[SET EXERCISE]
Present the data once more in exactly its original form.
━━━━━━
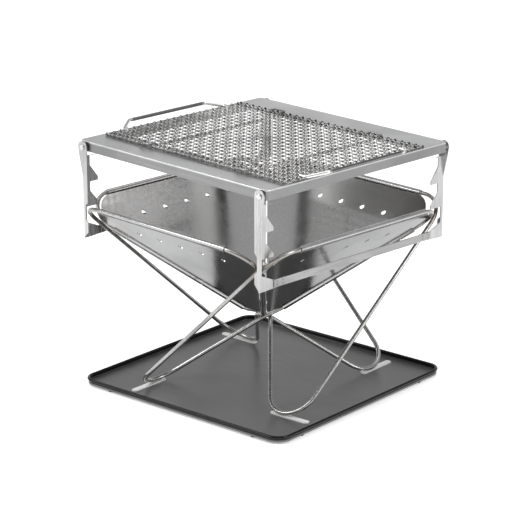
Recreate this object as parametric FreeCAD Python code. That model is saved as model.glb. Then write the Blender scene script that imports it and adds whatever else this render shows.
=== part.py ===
"""Folding fire pit: four hinged steel panels on rod legs, a lift-off grill bridge, a wire net and a tray.

Frame: +Z up, origin on the ground under the middle of the pit.  X is the short way between the two
swinging side frames of the bridge, Y the way between its long plain flanges.  Millimetres.
"""
import FreeCAD, Part
import math
import os

V = FreeCAD.Vector
Z_AXIS = V(0, 0, 1)
ORIGIN = V(0, 0, 0)

# ---------------------------------------------------------------- driving dimensions
# Tray
TRAY_SIDE = 434.0
TRAY_CORNER_R = 26.0
TRAY_TURN = 5.1          # degrees the tray stands turned from the pit
TRAY_SHEET = 1.5
TRAY_LIP = 6.5           # height of the rim bead's centre above the floor plate
TRAY_BEAD = 5.0          # diameter of the rolled rim bead
FOOT_HEIGHT = 3.0
FOOT_DIAMETER = 9.0
FOOT_FROM_CORNER = 62.0
STRIP_LENGTH = 78.0
STRIP_WIDTH = 11.0
STRIP_THICKNESS = 2.0
STRIP_PAST = 19.2        # strip middle beyond the foot that rests on it, along its side of the tray
STRIP_ASIDE = -2.0       # the same, across it

# Pit
PIT_HALF_WIDTH = 199.5   # hinge corners, from the middle
PIT_DEPTH = 179.0        # hinge corners above the apex
PANEL_TOP_RISE = 36.0    # rim above the line between two hinge corners, in the panel's plane
SHEET = 1.5
ROD_DIAMETER = 7.0
REST_DROP = 100.5        # apex above the resting surface
FOOT_LOOP_RADIUS = 45.0
PIN_JOG = 12.8           # sideways step that lets the four rods pass each other under the apex
JOG_START = 34.0
JOG_END = 10.0
OWN_SHOULDER_R = 42.5
FAR_SHOULDER_R = 47.0
RETURN_PASS = 336.0      # where the returning rod line crosses the next hinge line, from the apex
HEM_WALL = 1.4
HEM_HALF_LENGTH = 145.0
PANEL_FOOT = 34.0        # lower edge of the sheet, up the panel from the apex
HOLE_DIAMETER = 9.0
HOLE_COUNT = 5
HOLE_PITCH = 49.0
HOLE_UP = 250.0          # hole row, up the panel from the apex
KNUCKLE_LOW = (39.0, 119.0)
KNUCKLE_MID = (120.0, 266.0)
KNUCKLE_TOP = (267.0, 293.0)

# Grill bridge
BRIDGE_OVER_X = 17.5     # outer face beyond the hinge corners, across the two hinged sides
BRIDGE_OVER_Y = 8.5      # the same, across the two plain sides
BRIDGE_RISE = 128.95     # top face above the hinge corners
BRIDGE_SHEET = 1.5
SKIRT = 17.0
BRIDGE_CORNER_R = 8.0
END_FLANGE = 72.0        # top flange along the two plain sides
SIDE_FLANGE = 13.0       # top flange along the two hinged sides
RIVET_IN = 11.5          # rivet from the side's outer face
RIVET_DOWN = 11.0
RIVET_DIAMETER = 6.0
RIVET_HEAD = 10.0
WASHER_DIAMETER = 13.0
WASHER_THICKNESS = 3.0
LUG_RADIUS = 10.5
POST_IN = 11.6           # outer face of the post's inner leaf, from the bridge's side
POST_BOTTOM = -36.05     # from the hinge corners' height, as are the next levels
POST_LEAF = 10.5         # width of the leaf that faces front or back
POST_ROOT = 14.0         # width of the toothed leaf between teeth
POST_TIP = 31.0
TOP_TOOTH_DROP = 1.0     # top tooth below the crown
LOW_TOOTH = 16.45
MIDDLE_TOOTH_DROP = 1.25 # middle tooth below halfway between the other two
TOOTH_LIP = 6.0
CROWN_DROP = 9.0         # top of the toothed leaf below the bridge's skirt
NOTCH_DROP = 16.0
SEAT_ROOT = 5.5          # width of the toothed leaf in the notch that takes the pit corner
SEAT_FLOOR = -10.05
GUSSET_FLOOR = -21.05
RELIEF = 5.6             # depth of the front leaf's notch beside the pit corner's rod
RELIEF_SPAN = (-3.05, 20.95)
BAR_HEIGHT = 12.5
BAR_LAP = 26.0
WELD_DIAMETER = 3.0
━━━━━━
[FULL SOLUTION]
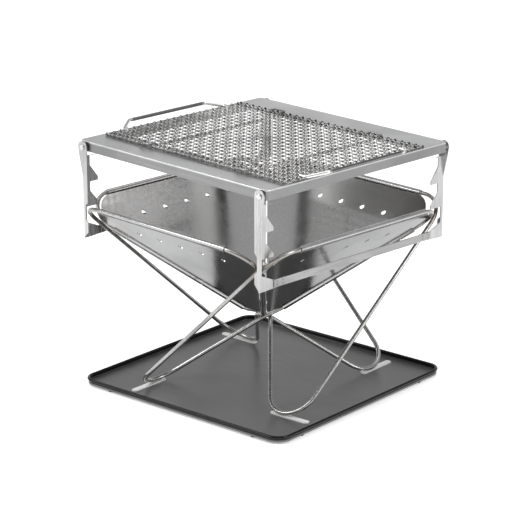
Recreate this object as parametric FreeCAD Python code. That model is saved as model.glb. Then write the Blender scene script that imports it and adds whatever else this render shows.
=== part.py ===
"""Folding fire pit: four hinged steel panels on rod legs, a lift-off grill bridge, a wire net and a tray.

Frame: +Z up, origin on the ground under the middle of the pit.  X is the short way between the two
swinging side frames of the bridge, Y the way between its long plain flanges.  Millimetres.
"""
import FreeCAD, Part
import math
import os

V = FreeCAD.Vector
Z_AXIS = V(0, 0, 1)
ORIGIN = V(0, 0, 0)

# ---------------------------------------------------------------- driving dimensions
# Tray
TRAY_SIDE = 434.0
TRAY_CORNER_R = 26.0
TRAY_TURN = 5.1          # degrees the tray stands turned from the pit
TRAY_SHEET = 1.5
TRAY_LIP = 6.5           # height of the rim bead's centre above the floor plate
TRAY_BEAD = 5.0          # diameter of the rolled rim bead
FOOT_HEIGHT = 3.0
FOOT_DIAMETER = 9.0
FOOT_FROM_CORNER = 62.0
STRIP_LENGTH = 78.0
STRIP_WIDTH = 11.0
STRIP_THICKNESS = 2.0
STRIP_PAST = 19.2        # strip middle beyond the foot that rests on it, along its side of the tray
STRIP_ASIDE = -2.0       # the same, across it

# Pit
PIT_HALF_WIDTH = 199.5   # hinge corners, from the middle
PIT_DEPTH = 179.0        # hinge corners above the apex
PANEL_TOP_RISE = 36.0    # rim above the line between two hinge corners, in the panel's plane
SHEET = 1.5
ROD_DIAMETER = 7.0
REST_DROP = 100.5        # apex above the resting surface
FOOT_LOOP_RADIUS = 45.0
PIN_JOG = 12.8           # sideways step that lets the four rods pass each other under the apex
JOG_START = 34.0
JOG_END = 10.0
OWN_SHOULDER_R = 42.5
FAR_SHOULDER_R = 47.0
RETURN_PASS = 336.0      # where the returning rod line crosses the next hinge line, from the apex
HEM_WALL = 1.4
HEM_HALF_LENGTH = 145.0
PANEL_FOOT = 34.0        # lower edge of the sheet, up the panel from the apex
HOLE_DIAMETER = 9.0
HOLE_COUNT = 5
HOLE_PITCH = 49.0
HOLE_UP = 250.0          # hole row, up the panel from the apex
KNUCKLE_LOW = (39.0, 119.0)
KNUCKLE_MID = (120.0, 266.0)
KNUCKLE_TOP = (267.0, 293.0)

# Grill bridge
BRIDGE_OVER_X = 17.5     # outer face beyond the hinge corners, across the two hinged sides
BRIDGE_OVER_Y = 8.5      # the same, across the two plain sides
BRIDGE_RISE = 128.95     # top face above the hinge corners
BRIDGE_SHEET = 1.5
SKIRT = 17.0
BRIDGE_CORNER_R = 8.0
END_FLANGE = 72.0        # top flange along the two plain sides
SIDE_FLANGE = 13.0       # top flange along the two hinged sides
RIVET_IN = 11.5          # rivet from the side's outer face
RIVET_DOWN = 11.0
RIVET_DIAMETER = 6.0
RIVET_HEAD = 10.0
WASHER_DIAMETER = 13.0
WASHER_THICKNESS = 3.0
LUG_RADIUS = 10.5
POST_IN = 11.6           # outer face of the post's inner leaf, from the bridge's side
POST_BOTTOM = -36.05     # from the hinge corners' height, as are the next levels
POST_LEAF = 10.5         # width of the leaf that faces front or back
POST_ROOT = 14.0         # width of the toothed leaf between teeth
POST_TIP = 31.0
TOP_TOOTH_DROP = 1.0     # top tooth below the crown
LOW_TOOTH = 16.45
MIDDLE_TOOTH_DROP = 1.25 # middle tooth below halfway between the other two
TOOTH_LIP = 6.0
CROWN_DROP = 9.0         # top of the toothed leaf below the bridge's skirt
NOTCH_DROP = 16.0
SEAT_ROOT = 5.5          # width of the toothed leaf in the notch that takes the pit corner
SEAT_FLOOR = -10.05
GUSSET_FLOOR = -21.05
RELIEF = 5.6             # depth of the front leaf's notch beside the pit corner's rod
RELIEF_SPAN = (-3.05, 20.95)
BAR_HEIGHT = 12.5
BAR_LAP = 26.0
WELD_DIAMETER = 3.0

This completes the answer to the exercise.